DATA FOR THE TASK -
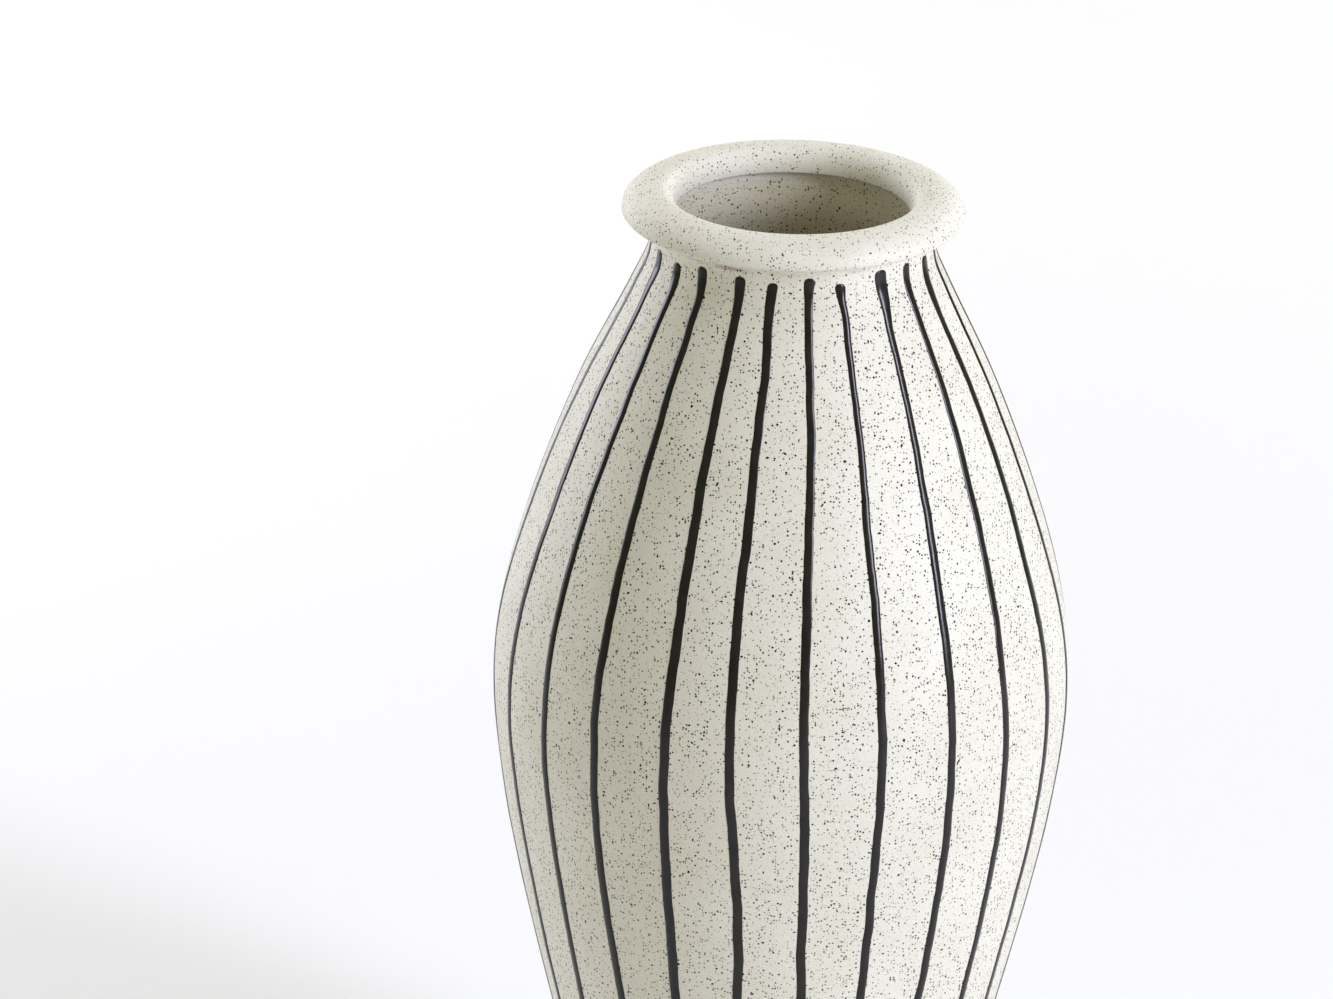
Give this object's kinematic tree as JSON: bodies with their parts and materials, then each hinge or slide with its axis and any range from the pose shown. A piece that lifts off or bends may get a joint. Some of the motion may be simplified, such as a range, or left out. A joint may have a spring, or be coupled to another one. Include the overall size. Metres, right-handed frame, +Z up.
{
  "type": "vase",
  "caption": "Tall round-bellied stoneware vase with a rolled rim, a narrow mouth and raised dark lines running down the wall.",
  "frame": {"origin": "on the axis of the vase, on the surface that the foot stands on", "axes": "+Z up along the axis, -Y towards the front, +X to the right seen from the front"},
  "size_m": [0.1992, 0.199, 0.4],
  "materials": {
    "stoneware": "matte off-white with fine dark brown specks",
    "liner_glaze": "satin clear glaze over the speckled clay",
    "black_slip": "satin black raised slip"
  },
  "bodies": {
    "root": {"foot_ring": "stoneware", "base_slab": "stoneware", "body_wall": "stoneware", "rolled_rim": "stoneware", "inner_glaze": "liner_glaze", "slip_line_01": "black_slip", "slip_line_02": "black_slip", "slip_line_03": "black_slip", "slip_line_04": "black_slip", "slip_line_05": "black_slip", "slip_line_06": "black_slip", "slip_line_07": "black_slip", "slip_line_08": "black_slip", "slip_line_09": "black_slip", "slip_line_10": "black_slip", "slip_line_11": "black_slip", "slip_line_12": "black_slip", "slip_line_13": "black_slip", "slip_line_14": "black_slip", "slip_line_15": "black_slip", "slip_line_16": "black_slip", "slip_line_17": "black_slip", "slip_line_18": "black_slip", "slip_line_19": "black_slip", "slip_line_20": "black_slip", "slip_line_21": "black_slip", "slip_line_22": "black_slip", "slip_line_23": "black_slip", "slip_line_24": "black_slip"}
  },
  "joints": []
}
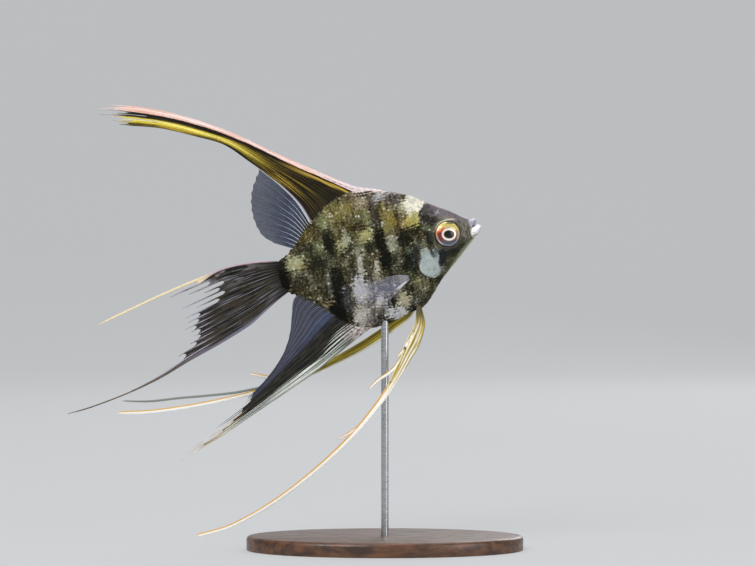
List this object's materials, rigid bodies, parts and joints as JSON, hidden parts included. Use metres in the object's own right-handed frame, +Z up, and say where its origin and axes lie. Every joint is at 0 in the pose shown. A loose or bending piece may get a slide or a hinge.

TO DO -
Repeat the records above exactly.

CORRECT ANSWER -
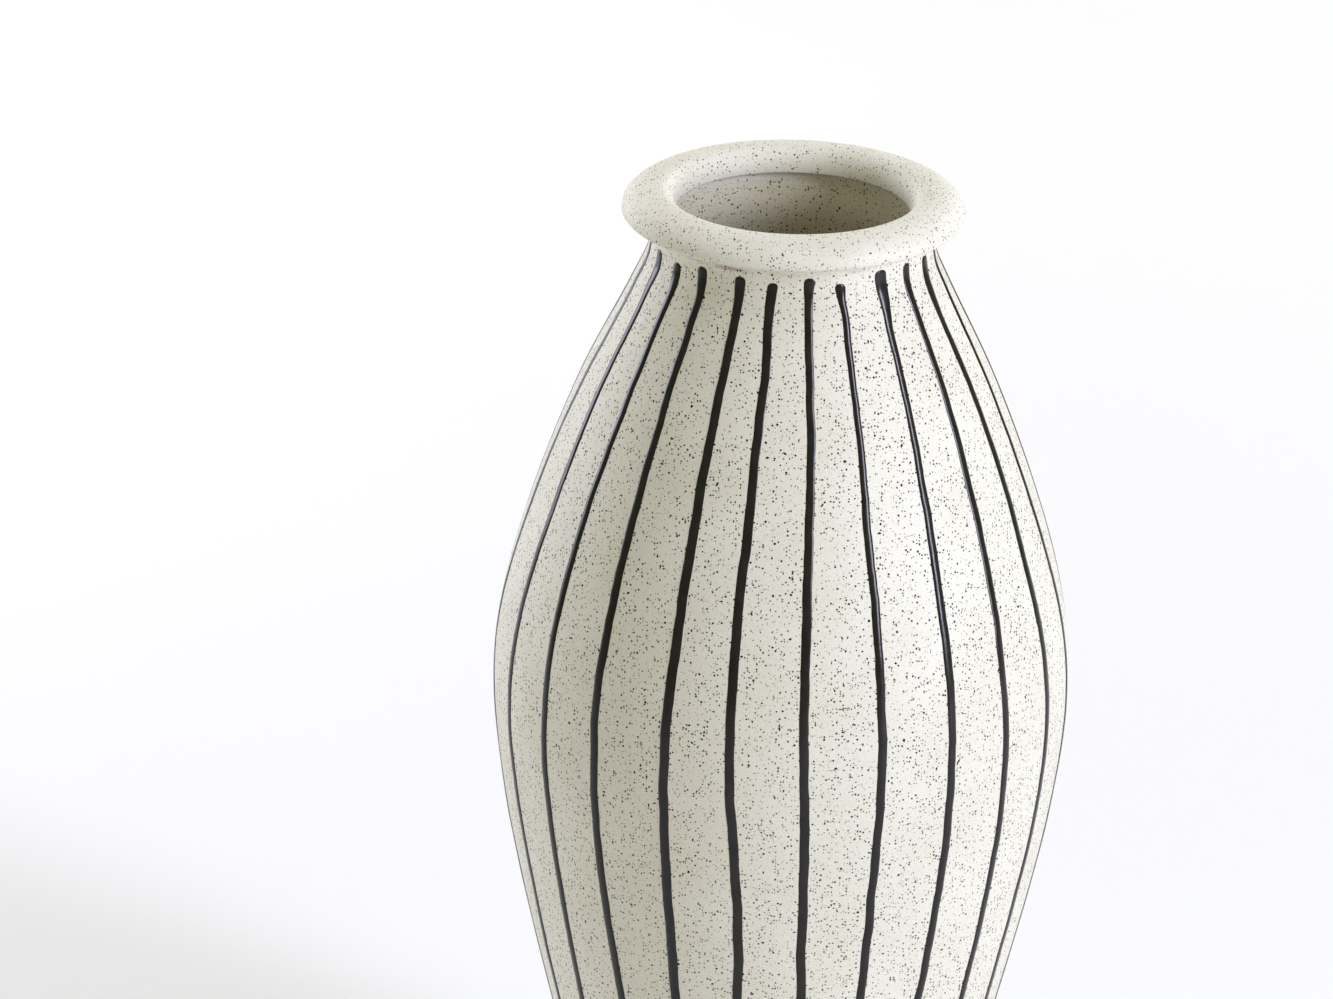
Give this object's kinematic tree as JSON: bodies with their parts and materials, then each hinge or slide with its axis and any range from the pose shown. A piece that lifts off or bends may get a joint. Some of the motion may be simplified, such as a range, or left out. A joint may have a spring, or be coupled to another one. Include the overall size. Metres, right-handed frame, +Z up.
{
  "type": "vase",
  "caption": "Tall round-bellied stoneware vase with a rolled rim, a narrow mouth and raised dark lines running down the wall.",
  "frame": {"origin": "on the axis of the vase, on the surface that the foot stands on", "axes": "+Z up along the axis, -Y towards the front, +X to the right seen from the front"},
  "size_m": [0.1992, 0.199, 0.4],
  "materials": {
    "stoneware": "matte off-white with fine dark brown specks",
    "liner_glaze": "satin clear glaze over the speckled clay",
    "black_slip": "satin black raised slip"
  },
  "bodies": {
    "root": {"foot_ring": "stoneware", "base_slab": "stoneware", "body_wall": "stoneware", "rolled_rim": "stoneware", "inner_glaze": "liner_glaze", "slip_line_01": "black_slip", "slip_line_02": "black_slip", "slip_line_03": "black_slip", "slip_line_04": "black_slip", "slip_line_05": "black_slip", "slip_line_06": "black_slip", "slip_line_07": "black_slip", "slip_line_08": "black_slip", "slip_line_09": "black_slip", "slip_line_10": "black_slip", "slip_line_11": "black_slip", "slip_line_12": "black_slip", "slip_line_13": "black_slip", "slip_line_14": "black_slip", "slip_line_15": "black_slip", "slip_line_16": "black_slip", "slip_line_17": "black_slip", "slip_line_18": "black_slip", "slip_line_19": "black_slip", "slip_line_20": "black_slip", "slip_line_21": "black_slip", "slip_line_22": "black_slip", "slip_line_23": "black_slip", "slip_line_24": "black_slip"}
  },
  "joints": []
}
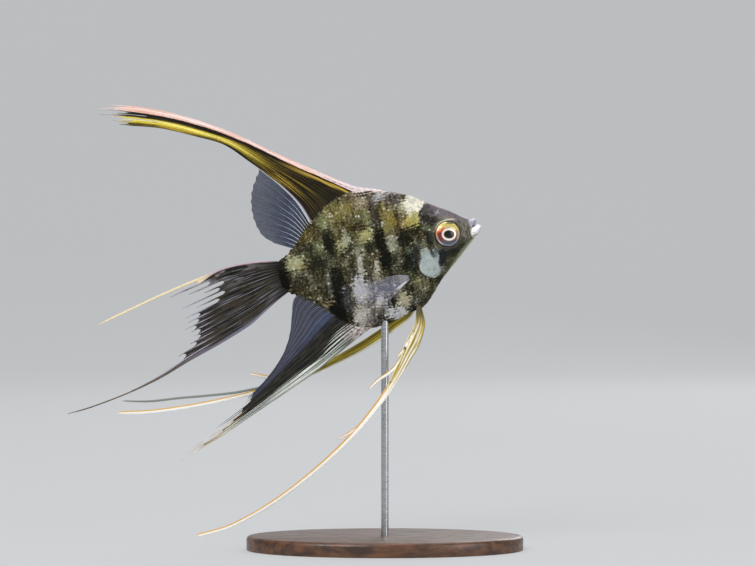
List this object's materials, rigid bodies, parts and joints as JSON, hidden parts included. Use metres in the object's own right-handed frame, +Z up, and say where its origin and axes lie. Every joint is at 0 in the pose shown. A loose or bending piece may get a slide or a hinge.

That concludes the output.